> **Problem**
Retype the listing that follows, exactly as written.

> **Source material**

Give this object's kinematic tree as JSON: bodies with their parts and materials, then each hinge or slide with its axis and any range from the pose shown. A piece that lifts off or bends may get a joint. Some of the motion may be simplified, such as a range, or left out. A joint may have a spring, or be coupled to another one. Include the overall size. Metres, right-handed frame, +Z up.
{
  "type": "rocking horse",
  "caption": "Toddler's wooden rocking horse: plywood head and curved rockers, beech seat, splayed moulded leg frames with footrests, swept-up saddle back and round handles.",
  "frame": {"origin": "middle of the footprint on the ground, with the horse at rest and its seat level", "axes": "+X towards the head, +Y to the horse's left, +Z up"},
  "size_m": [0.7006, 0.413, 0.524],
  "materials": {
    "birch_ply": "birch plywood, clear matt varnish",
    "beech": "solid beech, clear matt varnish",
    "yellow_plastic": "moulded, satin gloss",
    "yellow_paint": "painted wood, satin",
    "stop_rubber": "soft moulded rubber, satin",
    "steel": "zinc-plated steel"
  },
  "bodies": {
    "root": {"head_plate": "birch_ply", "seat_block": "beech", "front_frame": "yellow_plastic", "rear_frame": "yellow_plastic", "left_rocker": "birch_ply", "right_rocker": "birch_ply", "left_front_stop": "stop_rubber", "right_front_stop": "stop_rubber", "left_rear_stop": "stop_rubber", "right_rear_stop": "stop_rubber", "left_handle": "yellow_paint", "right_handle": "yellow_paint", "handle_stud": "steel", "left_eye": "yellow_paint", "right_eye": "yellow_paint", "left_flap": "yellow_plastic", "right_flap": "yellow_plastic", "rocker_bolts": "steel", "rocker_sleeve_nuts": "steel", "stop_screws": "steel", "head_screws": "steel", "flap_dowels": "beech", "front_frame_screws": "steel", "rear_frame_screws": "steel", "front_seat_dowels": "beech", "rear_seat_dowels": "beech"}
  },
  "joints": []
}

> **Answer for this exercise**
Give this object's kinematic tree as JSON: bodies with their parts and materials, then each hinge or slide with its axis and any range from the pose shown. A piece that lifts off or bends may get a joint. Some of the motion may be simplified, such as a range, or left out. A joint may have a spring, or be coupled to another one. Include the overall size. Metres, right-handed frame, +Z up.
{
  "type": "rocking horse",
  "caption": "Toddler's wooden rocking horse: plywood head and curved rockers, beech seat, splayed moulded leg frames with footrests, swept-up saddle back and round handles.",
  "frame": {"origin": "middle of the footprint on the ground, with the horse at rest and its seat level", "axes": "+X towards the head, +Y to the horse's left, +Z up"},
  "size_m": [0.7006, 0.413, 0.524],
  "materials": {
    "birch_ply": "birch plywood, clear matt varnish",
    "beech": "solid beech, clear matt varnish",
    "yellow_plastic": "moulded, satin gloss",
    "yellow_paint": "painted wood, satin",
    "stop_rubber": "soft moulded rubber, satin",
    "steel": "zinc-plated steel"
  },
  "bodies": {
    "root": {"head_plate": "birch_ply", "seat_block": "beech", "front_frame": "yellow_plastic", "rear_frame": "yellow_plastic", "left_rocker": "birch_ply", "right_rocker": "birch_ply", "left_front_stop": "stop_rubber", "right_front_stop": "stop_rubber", "left_rear_stop": "stop_rubber", "right_rear_stop": "stop_rubber", "left_handle": "yellow_paint", "right_handle": "yellow_paint", "handle_stud": "steel", "left_eye": "yellow_paint", "right_eye": "yellow_paint", "left_flap": "yellow_plastic", "right_flap": "yellow_plastic", "rocker_bolts": "steel", "rocker_sleeve_nuts": "steel", "stop_screws": "steel", "head_screws": "steel", "flap_dowels": "beech", "front_frame_screws": "steel", "rear_frame_screws": "steel", "front_seat_dowels": "beech", "rear_seat_dowels": "beech"}
  },
  "joints": []
}